EXERCISE DIRECTIONS
Reproduce all of the material word for word.
* begin AVAILABLE DATA *
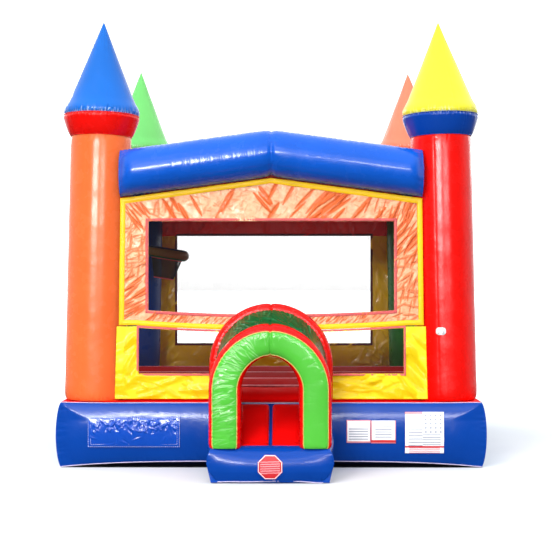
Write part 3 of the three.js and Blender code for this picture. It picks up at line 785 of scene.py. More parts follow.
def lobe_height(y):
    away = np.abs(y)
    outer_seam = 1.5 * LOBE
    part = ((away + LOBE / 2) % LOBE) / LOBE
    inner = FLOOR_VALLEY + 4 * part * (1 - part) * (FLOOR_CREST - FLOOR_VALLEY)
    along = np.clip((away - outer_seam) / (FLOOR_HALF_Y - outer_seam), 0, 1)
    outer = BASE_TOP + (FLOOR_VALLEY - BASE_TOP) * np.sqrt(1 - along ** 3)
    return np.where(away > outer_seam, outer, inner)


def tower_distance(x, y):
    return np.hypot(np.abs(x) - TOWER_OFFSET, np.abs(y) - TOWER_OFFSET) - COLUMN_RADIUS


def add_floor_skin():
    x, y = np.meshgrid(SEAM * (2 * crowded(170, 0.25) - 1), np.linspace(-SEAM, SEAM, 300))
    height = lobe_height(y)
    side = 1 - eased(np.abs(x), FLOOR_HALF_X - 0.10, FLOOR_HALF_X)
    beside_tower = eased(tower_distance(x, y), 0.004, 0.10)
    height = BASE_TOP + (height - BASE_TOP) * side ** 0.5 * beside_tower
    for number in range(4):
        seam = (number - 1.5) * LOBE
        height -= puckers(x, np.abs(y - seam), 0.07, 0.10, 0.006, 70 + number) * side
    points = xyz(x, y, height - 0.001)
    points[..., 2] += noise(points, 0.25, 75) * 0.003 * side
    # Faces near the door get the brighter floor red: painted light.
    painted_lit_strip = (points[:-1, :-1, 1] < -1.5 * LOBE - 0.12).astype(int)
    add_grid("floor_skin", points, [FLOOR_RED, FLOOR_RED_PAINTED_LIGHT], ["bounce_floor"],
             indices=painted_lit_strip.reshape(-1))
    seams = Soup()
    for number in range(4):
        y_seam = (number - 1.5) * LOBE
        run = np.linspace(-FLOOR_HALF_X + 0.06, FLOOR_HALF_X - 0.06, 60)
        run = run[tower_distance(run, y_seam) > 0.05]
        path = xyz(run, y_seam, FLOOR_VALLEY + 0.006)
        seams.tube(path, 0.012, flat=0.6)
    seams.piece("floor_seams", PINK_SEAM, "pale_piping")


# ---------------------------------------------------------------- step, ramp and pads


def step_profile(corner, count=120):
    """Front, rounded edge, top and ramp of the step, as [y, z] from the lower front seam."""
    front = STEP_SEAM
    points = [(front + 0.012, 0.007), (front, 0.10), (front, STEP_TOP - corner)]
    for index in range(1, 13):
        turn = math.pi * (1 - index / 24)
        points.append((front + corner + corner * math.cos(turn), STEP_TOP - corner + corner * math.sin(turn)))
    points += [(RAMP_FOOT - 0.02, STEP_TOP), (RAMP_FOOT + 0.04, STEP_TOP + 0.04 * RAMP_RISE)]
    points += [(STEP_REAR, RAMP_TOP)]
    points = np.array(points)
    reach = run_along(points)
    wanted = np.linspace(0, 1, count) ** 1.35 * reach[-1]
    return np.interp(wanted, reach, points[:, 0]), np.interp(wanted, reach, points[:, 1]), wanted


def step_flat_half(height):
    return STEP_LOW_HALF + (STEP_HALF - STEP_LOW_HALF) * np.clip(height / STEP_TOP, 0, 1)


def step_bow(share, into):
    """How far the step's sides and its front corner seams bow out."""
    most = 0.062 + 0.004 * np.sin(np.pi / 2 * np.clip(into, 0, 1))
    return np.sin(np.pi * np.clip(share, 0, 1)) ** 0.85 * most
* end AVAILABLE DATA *
ANSWER FOR THE TASK
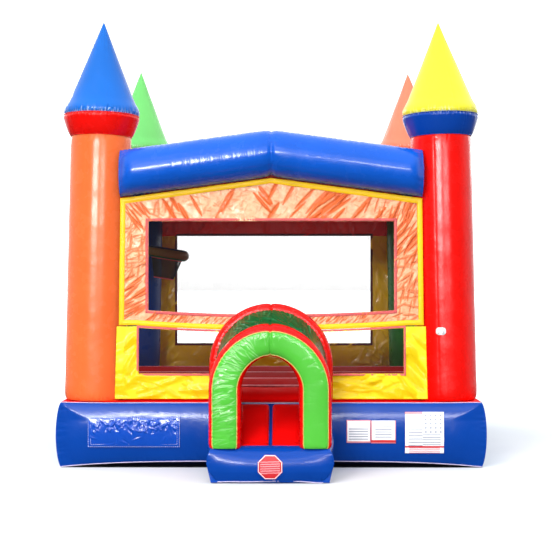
Write part 3 of the three.js and Blender code for this picture. It picks up at line 785 of scene.py. More parts follow.
def lobe_height(y):
    away = np.abs(y)
    outer_seam = 1.5 * LOBE
    part = ((away + LOBE / 2) % LOBE) / LOBE
    inner = FLOOR_VALLEY + 4 * part * (1 - part) * (FLOOR_CREST - FLOOR_VALLEY)
    along = np.clip((away - outer_seam) / (FLOOR_HALF_Y - outer_seam), 0, 1)
    outer = BASE_TOP + (FLOOR_VALLEY - BASE_TOP) * np.sqrt(1 - along ** 3)
    return np.where(away > outer_seam, outer, inner)


def tower_distance(x, y):
    return np.hypot(np.abs(x) - TOWER_OFFSET, np.abs(y) - TOWER_OFFSET) - COLUMN_RADIUS


def add_floor_skin():
    x, y = np.meshgrid(SEAM * (2 * crowded(170, 0.25) - 1), np.linspace(-SEAM, SEAM, 300))
    height = lobe_height(y)
    side = 1 - eased(np.abs(x), FLOOR_HALF_X - 0.10, FLOOR_HALF_X)
    beside_tower = eased(tower_distance(x, y), 0.004, 0.10)
    height = BASE_TOP + (height - BASE_TOP) * side ** 0.5 * beside_tower
    for number in range(4):
        seam = (number - 1.5) * LOBE
        height -= puckers(x, np.abs(y - seam), 0.07, 0.10, 0.006, 70 + number) * side
    points = xyz(x, y, height - 0.001)
    points[..., 2] += noise(points, 0.25, 75) * 0.003 * side
    # Faces near the door get the brighter floor red: painted light.
    painted_lit_strip = (points[:-1, :-1, 1] < -1.5 * LOBE - 0.12).astype(int)
    add_grid("floor_skin", points, [FLOOR_RED, FLOOR_RED_PAINTED_LIGHT], ["bounce_floor"],
             indices=painted_lit_strip.reshape(-1))
    seams = Soup()
    for number in range(4):
        y_seam = (number - 1.5) * LOBE
        run = np.linspace(-FLOOR_HALF_X + 0.06, FLOOR_HALF_X - 0.06, 60)
        run = run[tower_distance(run, y_seam) > 0.05]
        path = xyz(run, y_seam, FLOOR_VALLEY + 0.006)
        seams.tube(path, 0.012, flat=0.6)
    seams.piece("floor_seams", PINK_SEAM, "pale_piping")


# ---------------------------------------------------------------- step, ramp and pads


def step_profile(corner, count=120):
    """Front, rounded edge, top and ramp of the step, as [y, z] from the lower front seam."""
    front = STEP_SEAM
    points = [(front + 0.012, 0.007), (front, 0.10), (front, STEP_TOP - corner)]
    for index in range(1, 13):
        turn = math.pi * (1 - index / 24)
        points.append((front + corner + corner * math.cos(turn), STEP_TOP - corner + corner * math.sin(turn)))
    points += [(RAMP_FOOT - 0.02, STEP_TOP), (RAMP_FOOT + 0.04, STEP_TOP + 0.04 * RAMP_RISE)]
    points += [(STEP_REAR, RAMP_TOP)]
    points = np.array(points)
    reach = run_along(points)
    wanted = np.linspace(0, 1, count) ** 1.35 * reach[-1]
    return np.interp(wanted, reach, points[:, 0]), np.interp(wanted, reach, points[:, 1]), wanted


def step_flat_half(height):
    return STEP_LOW_HALF + (STEP_HALF - STEP_LOW_HALF) * np.clip(height / STEP_TOP, 0, 1)


def step_bow(share, into):
    """How far the step's sides and its front corner seams bow out."""
    most = 0.062 + 0.004 * np.sin(np.pi / 2 * np.clip(into, 0, 1))
    return np.sin(np.pi * np.clip(share, 0, 1)) ** 0.85 * most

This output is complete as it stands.